◆ TASK TO COMPLETE
Using the records that appear below, write out exactly the lines from the one with "Write the Blender Python" through the one with "a cloth hinge.", keeping both end lines.

◆ MATERIAL FOR THE TASK
+ + +

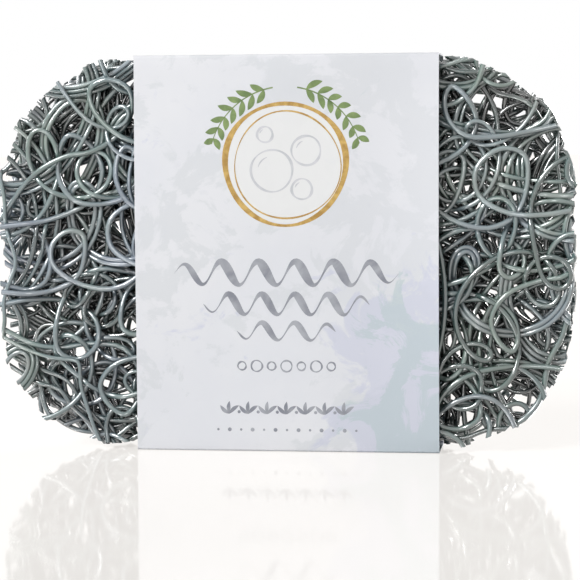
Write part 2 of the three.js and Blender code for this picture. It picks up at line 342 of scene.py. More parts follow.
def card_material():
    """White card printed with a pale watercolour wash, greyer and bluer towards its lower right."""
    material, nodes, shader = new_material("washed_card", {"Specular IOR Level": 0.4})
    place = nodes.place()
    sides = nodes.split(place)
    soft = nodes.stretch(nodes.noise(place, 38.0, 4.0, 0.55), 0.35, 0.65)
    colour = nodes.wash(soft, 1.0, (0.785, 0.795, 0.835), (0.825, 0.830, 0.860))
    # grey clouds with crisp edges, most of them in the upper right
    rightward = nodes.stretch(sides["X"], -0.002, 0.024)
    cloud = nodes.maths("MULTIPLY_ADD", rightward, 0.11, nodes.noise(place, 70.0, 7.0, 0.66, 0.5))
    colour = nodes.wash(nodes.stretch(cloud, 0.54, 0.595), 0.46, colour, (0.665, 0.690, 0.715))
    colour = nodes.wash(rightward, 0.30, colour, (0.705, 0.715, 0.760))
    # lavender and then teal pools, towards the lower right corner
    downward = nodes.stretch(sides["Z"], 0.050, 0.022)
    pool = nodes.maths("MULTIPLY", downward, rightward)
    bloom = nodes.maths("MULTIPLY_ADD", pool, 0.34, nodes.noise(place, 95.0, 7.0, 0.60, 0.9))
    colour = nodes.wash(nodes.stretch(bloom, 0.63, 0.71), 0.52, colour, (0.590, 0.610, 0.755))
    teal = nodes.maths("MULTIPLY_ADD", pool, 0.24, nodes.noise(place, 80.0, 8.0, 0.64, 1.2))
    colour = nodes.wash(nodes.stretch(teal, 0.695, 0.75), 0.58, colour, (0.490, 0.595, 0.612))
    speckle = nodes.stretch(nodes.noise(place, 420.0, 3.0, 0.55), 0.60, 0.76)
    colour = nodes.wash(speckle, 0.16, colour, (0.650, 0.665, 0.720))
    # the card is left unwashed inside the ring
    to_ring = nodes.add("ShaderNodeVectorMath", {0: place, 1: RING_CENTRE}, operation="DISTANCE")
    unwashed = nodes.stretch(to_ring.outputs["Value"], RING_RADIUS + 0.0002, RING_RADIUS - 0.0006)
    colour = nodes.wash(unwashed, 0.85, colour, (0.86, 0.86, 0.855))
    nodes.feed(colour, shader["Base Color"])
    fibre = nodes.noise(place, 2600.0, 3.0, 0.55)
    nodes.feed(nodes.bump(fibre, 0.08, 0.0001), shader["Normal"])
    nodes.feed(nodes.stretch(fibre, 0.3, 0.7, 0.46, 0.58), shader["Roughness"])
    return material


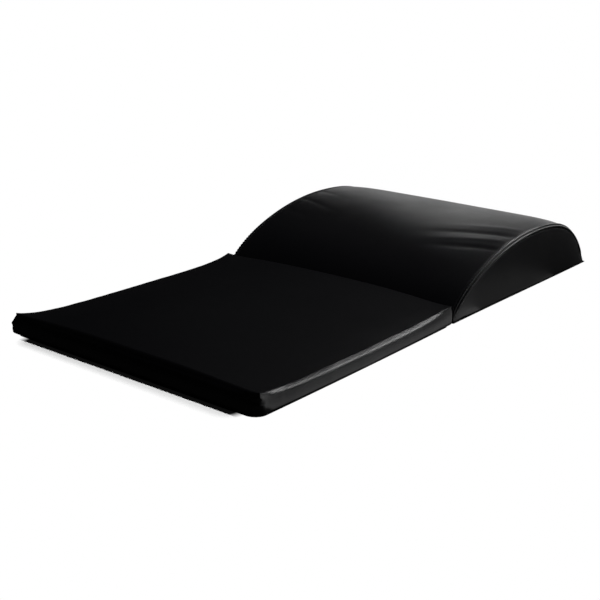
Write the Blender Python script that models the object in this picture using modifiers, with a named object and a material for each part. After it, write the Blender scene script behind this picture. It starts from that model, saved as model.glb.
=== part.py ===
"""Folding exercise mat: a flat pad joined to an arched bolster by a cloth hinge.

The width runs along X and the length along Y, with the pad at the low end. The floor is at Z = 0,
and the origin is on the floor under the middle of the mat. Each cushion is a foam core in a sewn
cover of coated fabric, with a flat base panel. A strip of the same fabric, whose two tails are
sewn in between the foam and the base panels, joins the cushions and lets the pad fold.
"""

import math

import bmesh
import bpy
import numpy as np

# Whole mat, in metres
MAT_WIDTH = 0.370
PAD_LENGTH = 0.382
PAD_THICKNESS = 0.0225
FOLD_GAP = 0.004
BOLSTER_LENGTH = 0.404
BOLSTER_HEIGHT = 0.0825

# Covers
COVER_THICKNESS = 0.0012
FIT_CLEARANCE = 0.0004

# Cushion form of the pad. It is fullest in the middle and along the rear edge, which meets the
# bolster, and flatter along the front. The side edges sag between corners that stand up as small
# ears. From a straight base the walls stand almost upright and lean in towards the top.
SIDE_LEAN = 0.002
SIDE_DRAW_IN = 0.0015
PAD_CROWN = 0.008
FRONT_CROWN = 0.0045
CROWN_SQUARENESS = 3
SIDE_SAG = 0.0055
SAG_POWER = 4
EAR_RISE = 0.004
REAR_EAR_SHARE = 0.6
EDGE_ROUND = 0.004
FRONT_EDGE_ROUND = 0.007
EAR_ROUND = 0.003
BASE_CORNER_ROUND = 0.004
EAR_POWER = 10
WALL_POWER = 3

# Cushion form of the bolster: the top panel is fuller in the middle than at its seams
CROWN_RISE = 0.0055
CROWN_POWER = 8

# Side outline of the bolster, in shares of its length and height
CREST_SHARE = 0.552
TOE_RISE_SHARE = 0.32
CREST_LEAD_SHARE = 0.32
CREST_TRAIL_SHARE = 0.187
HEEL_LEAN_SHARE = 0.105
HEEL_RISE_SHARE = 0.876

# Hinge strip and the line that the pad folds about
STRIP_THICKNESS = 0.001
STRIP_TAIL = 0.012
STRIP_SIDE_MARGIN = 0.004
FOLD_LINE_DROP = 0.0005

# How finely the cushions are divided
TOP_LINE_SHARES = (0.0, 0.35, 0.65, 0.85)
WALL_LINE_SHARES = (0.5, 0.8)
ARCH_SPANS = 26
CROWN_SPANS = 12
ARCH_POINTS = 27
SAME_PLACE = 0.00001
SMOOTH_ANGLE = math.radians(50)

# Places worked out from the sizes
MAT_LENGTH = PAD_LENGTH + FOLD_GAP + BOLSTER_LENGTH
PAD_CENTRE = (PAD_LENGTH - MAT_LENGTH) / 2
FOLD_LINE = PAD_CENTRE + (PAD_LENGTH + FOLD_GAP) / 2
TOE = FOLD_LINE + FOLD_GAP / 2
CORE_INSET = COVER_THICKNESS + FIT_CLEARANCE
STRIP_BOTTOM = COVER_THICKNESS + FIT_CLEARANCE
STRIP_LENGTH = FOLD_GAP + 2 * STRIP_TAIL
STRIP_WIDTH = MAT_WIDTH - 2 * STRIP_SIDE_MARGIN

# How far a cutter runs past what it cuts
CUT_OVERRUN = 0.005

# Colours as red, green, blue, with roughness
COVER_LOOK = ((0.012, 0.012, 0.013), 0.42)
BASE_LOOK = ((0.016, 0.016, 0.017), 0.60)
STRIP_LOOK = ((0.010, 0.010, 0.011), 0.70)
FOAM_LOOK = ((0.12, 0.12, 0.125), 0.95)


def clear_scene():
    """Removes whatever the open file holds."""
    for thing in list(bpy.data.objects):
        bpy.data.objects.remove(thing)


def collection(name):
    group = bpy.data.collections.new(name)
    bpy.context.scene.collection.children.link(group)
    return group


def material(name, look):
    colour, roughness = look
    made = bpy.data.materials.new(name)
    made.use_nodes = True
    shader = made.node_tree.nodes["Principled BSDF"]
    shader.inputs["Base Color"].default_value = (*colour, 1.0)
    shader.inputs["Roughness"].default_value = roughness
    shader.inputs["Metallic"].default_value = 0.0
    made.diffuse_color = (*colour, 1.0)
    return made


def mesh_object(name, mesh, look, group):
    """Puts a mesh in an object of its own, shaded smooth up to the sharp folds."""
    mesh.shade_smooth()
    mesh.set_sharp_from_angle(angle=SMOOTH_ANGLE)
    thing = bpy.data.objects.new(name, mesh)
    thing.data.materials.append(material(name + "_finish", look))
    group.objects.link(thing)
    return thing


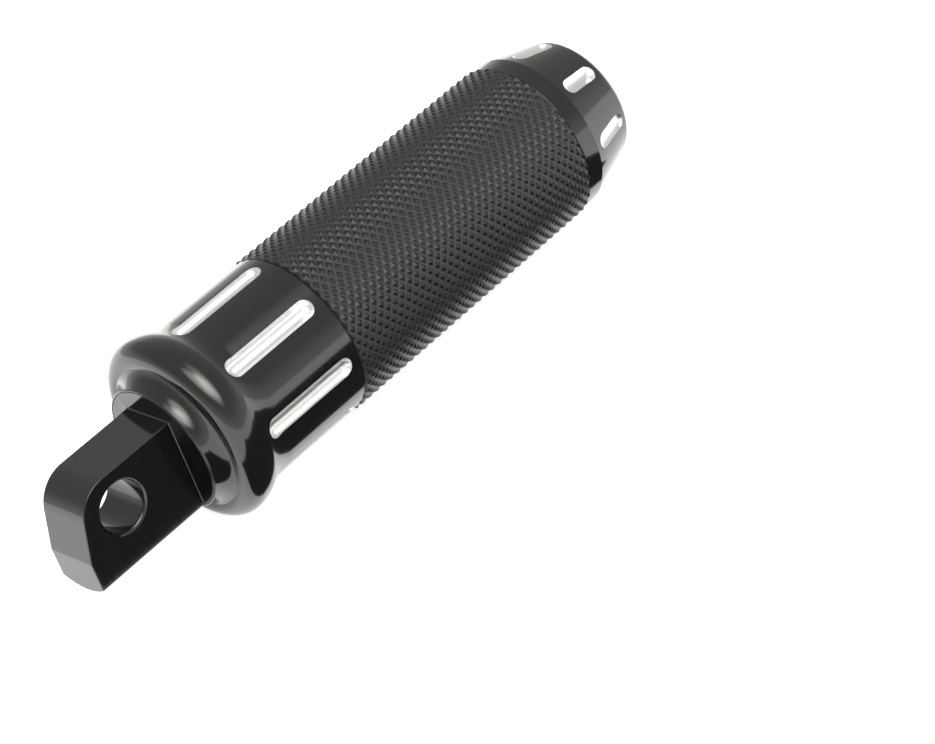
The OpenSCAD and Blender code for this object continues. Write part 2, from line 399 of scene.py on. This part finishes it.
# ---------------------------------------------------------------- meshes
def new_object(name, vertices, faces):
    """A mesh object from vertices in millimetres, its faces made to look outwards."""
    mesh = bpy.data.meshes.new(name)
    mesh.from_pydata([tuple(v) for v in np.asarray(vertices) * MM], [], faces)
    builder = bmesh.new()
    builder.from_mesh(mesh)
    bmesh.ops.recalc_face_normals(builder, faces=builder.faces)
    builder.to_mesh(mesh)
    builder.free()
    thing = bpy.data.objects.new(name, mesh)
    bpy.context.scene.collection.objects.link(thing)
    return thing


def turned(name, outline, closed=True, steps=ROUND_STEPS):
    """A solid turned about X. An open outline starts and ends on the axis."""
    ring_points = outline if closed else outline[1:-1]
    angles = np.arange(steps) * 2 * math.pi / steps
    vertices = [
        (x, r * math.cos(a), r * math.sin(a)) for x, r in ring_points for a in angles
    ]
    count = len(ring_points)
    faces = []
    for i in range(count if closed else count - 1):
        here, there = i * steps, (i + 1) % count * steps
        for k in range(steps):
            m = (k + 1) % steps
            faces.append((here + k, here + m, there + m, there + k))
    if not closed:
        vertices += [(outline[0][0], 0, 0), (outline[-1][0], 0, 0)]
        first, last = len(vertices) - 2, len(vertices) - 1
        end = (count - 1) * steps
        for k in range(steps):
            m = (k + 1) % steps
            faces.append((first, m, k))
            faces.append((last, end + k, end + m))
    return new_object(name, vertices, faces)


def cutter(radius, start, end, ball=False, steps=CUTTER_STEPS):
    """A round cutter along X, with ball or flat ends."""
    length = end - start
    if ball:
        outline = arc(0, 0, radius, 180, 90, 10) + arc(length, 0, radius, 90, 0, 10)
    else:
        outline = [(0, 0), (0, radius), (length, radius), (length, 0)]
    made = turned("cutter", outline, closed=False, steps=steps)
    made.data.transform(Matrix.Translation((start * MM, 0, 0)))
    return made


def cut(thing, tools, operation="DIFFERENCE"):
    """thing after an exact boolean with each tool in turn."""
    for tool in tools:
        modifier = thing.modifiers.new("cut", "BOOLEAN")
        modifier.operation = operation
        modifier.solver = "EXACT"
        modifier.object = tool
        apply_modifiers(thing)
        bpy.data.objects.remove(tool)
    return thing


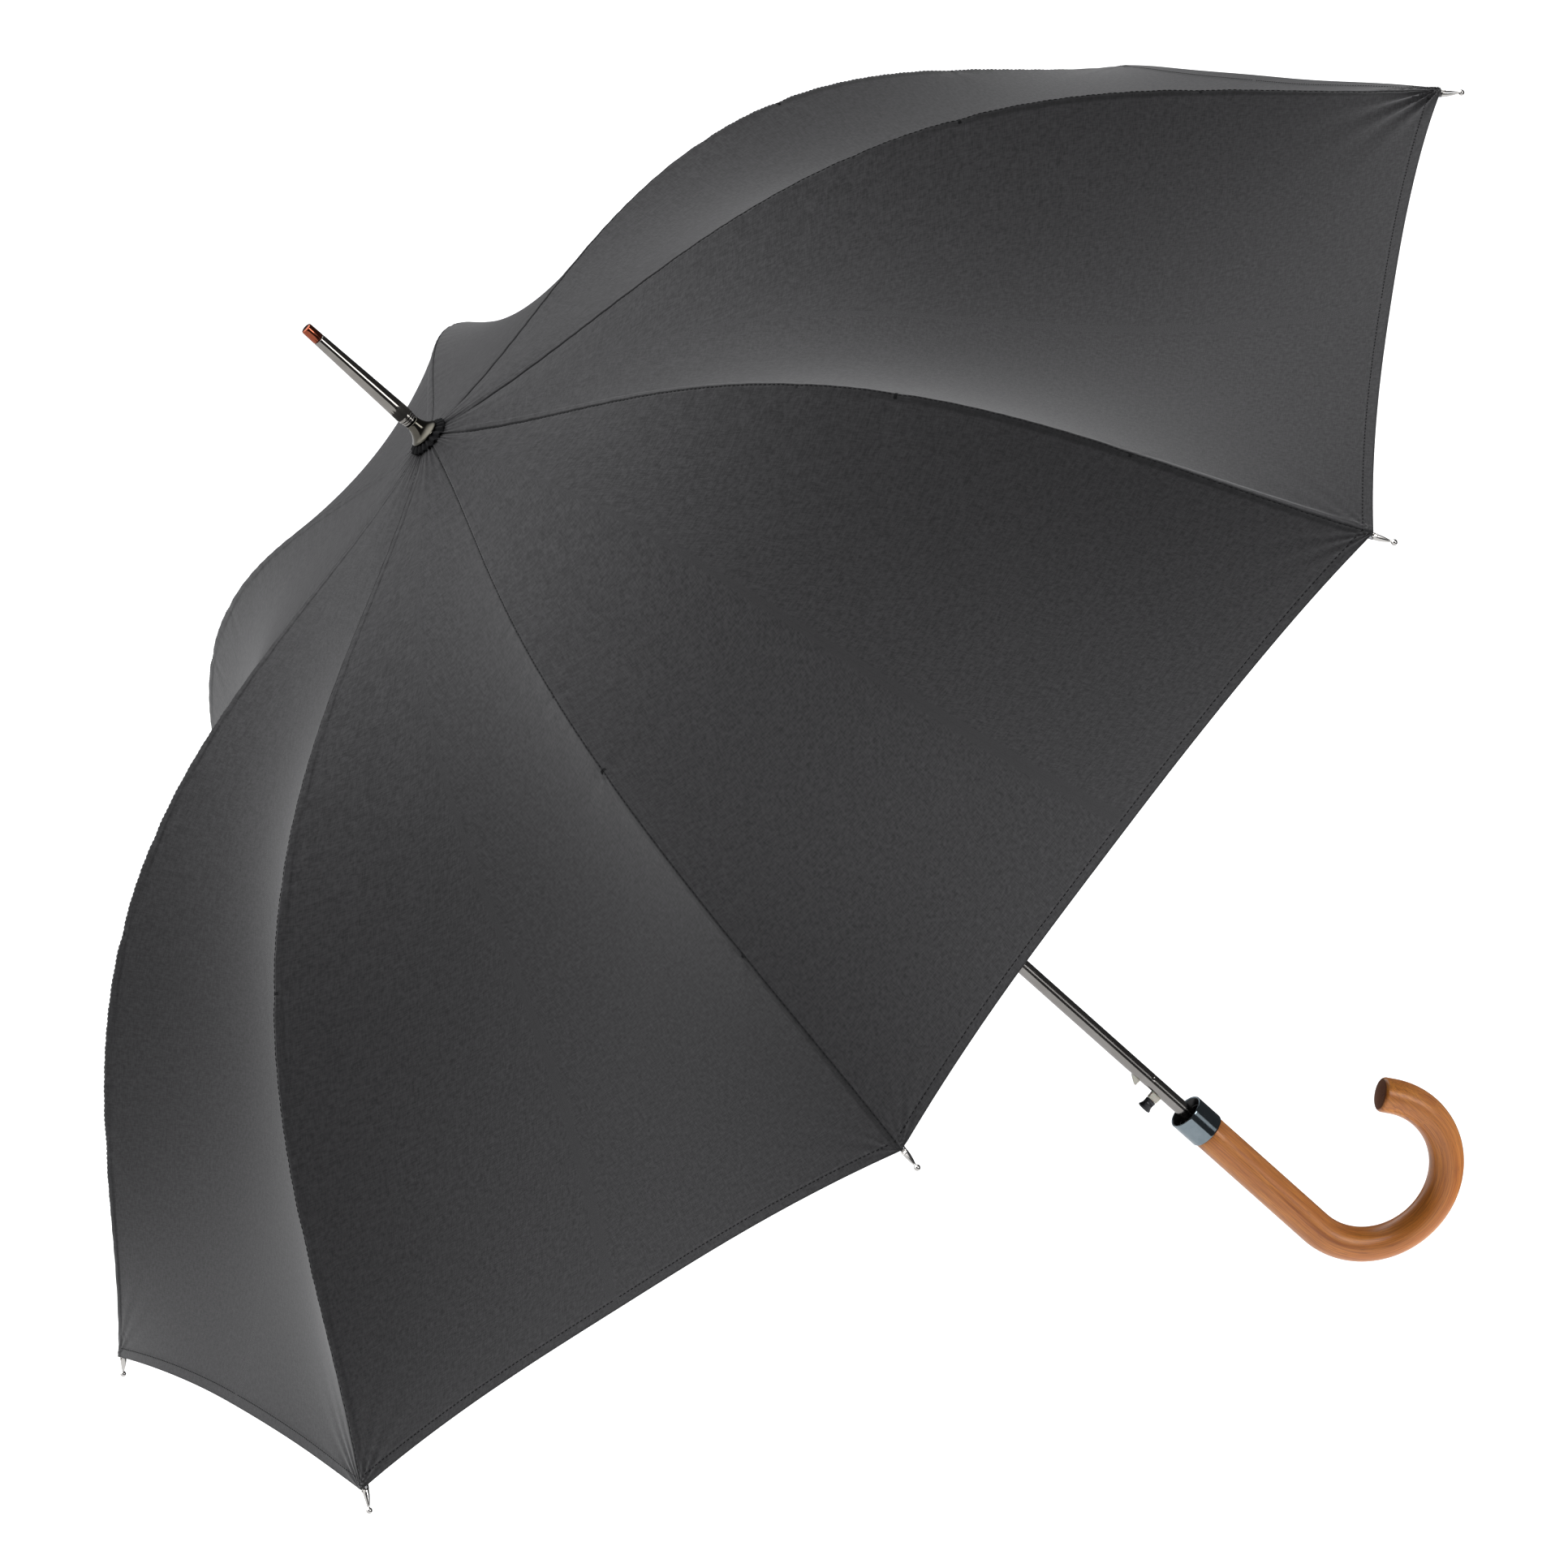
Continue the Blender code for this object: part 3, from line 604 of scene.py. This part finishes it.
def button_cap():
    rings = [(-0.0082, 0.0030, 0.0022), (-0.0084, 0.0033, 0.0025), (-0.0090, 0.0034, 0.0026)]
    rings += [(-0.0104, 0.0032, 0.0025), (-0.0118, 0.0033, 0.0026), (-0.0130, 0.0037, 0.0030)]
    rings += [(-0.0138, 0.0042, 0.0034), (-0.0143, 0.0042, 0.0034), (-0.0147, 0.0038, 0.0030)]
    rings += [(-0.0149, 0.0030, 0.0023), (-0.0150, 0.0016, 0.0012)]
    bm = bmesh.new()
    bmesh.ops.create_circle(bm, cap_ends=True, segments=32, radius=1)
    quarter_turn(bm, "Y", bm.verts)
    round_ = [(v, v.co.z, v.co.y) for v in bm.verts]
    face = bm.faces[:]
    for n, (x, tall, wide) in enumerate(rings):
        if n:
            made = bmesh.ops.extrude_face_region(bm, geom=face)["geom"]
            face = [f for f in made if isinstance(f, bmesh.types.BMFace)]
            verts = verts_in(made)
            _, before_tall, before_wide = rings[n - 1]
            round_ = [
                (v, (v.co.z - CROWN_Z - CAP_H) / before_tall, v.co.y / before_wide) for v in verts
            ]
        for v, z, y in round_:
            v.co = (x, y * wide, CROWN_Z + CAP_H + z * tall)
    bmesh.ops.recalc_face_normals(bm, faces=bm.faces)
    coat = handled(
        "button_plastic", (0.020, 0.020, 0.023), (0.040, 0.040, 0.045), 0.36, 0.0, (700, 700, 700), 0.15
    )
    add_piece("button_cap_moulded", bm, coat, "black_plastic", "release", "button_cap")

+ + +

◆ THE ANSWER
Write the Blender Python script that models the object in this picture using modifiers, with a named object and a material for each part. After it, write the Blender scene script behind this picture. It starts from that model, saved as model.glb.
=== part.py ===
"""Folding exercise mat: a flat pad joined to an arched bolster by a cloth hinge.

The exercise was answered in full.